__STATED TASK__: Which lines hold the word "context"? Show each of them.

════════

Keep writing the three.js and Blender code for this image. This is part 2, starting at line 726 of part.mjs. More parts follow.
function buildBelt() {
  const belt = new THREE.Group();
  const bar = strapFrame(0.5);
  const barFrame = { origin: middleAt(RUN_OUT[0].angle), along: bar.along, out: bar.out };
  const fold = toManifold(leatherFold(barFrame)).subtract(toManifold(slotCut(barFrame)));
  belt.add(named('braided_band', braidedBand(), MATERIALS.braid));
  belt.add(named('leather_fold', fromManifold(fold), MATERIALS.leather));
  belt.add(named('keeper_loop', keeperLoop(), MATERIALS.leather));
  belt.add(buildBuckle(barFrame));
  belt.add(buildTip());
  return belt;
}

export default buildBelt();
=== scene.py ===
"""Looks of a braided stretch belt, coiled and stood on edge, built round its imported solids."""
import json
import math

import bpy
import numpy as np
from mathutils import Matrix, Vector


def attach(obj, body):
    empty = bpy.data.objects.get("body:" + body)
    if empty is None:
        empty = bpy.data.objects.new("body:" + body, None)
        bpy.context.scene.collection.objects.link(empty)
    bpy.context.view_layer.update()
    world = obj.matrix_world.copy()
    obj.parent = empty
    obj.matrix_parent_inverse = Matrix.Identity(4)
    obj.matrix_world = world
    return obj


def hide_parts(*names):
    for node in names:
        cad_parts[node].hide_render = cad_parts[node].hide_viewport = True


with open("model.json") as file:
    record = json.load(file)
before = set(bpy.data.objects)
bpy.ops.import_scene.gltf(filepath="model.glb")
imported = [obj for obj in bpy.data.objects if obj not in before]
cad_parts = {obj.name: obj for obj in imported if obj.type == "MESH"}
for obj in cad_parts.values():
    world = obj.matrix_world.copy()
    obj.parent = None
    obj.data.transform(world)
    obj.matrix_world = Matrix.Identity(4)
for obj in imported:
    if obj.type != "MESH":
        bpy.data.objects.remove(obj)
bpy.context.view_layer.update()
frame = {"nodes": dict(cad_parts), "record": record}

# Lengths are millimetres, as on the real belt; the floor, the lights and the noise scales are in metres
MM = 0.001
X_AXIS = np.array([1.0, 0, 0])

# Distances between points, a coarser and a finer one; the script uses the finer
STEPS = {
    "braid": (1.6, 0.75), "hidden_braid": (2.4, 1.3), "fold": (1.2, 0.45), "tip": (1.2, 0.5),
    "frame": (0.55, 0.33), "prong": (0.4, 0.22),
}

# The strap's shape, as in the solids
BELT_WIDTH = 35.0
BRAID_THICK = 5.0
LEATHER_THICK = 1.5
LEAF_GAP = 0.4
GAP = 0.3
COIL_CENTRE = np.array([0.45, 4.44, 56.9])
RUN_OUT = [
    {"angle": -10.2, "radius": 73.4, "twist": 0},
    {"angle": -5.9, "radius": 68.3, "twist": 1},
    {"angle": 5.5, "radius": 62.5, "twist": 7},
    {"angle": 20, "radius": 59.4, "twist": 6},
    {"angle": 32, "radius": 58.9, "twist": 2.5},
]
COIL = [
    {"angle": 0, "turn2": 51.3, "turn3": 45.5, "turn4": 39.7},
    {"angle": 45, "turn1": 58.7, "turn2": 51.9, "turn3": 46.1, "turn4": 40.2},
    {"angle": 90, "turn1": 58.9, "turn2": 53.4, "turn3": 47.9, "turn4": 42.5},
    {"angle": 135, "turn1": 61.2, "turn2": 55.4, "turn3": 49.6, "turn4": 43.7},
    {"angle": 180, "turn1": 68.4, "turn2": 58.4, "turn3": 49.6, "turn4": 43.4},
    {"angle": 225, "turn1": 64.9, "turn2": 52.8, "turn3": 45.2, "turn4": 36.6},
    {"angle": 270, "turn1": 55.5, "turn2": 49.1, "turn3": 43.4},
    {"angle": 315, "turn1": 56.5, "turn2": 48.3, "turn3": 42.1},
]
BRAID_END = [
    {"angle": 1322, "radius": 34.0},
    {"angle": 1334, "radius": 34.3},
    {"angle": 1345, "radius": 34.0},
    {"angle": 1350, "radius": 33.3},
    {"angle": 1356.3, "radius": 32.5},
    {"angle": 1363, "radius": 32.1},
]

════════

__SOLUTION TO THIS TASK__:
        bpy.context.scene.collection.objects.link(empty)
    bpy.context.view_layer.update()
bpy.context.view_layer.update()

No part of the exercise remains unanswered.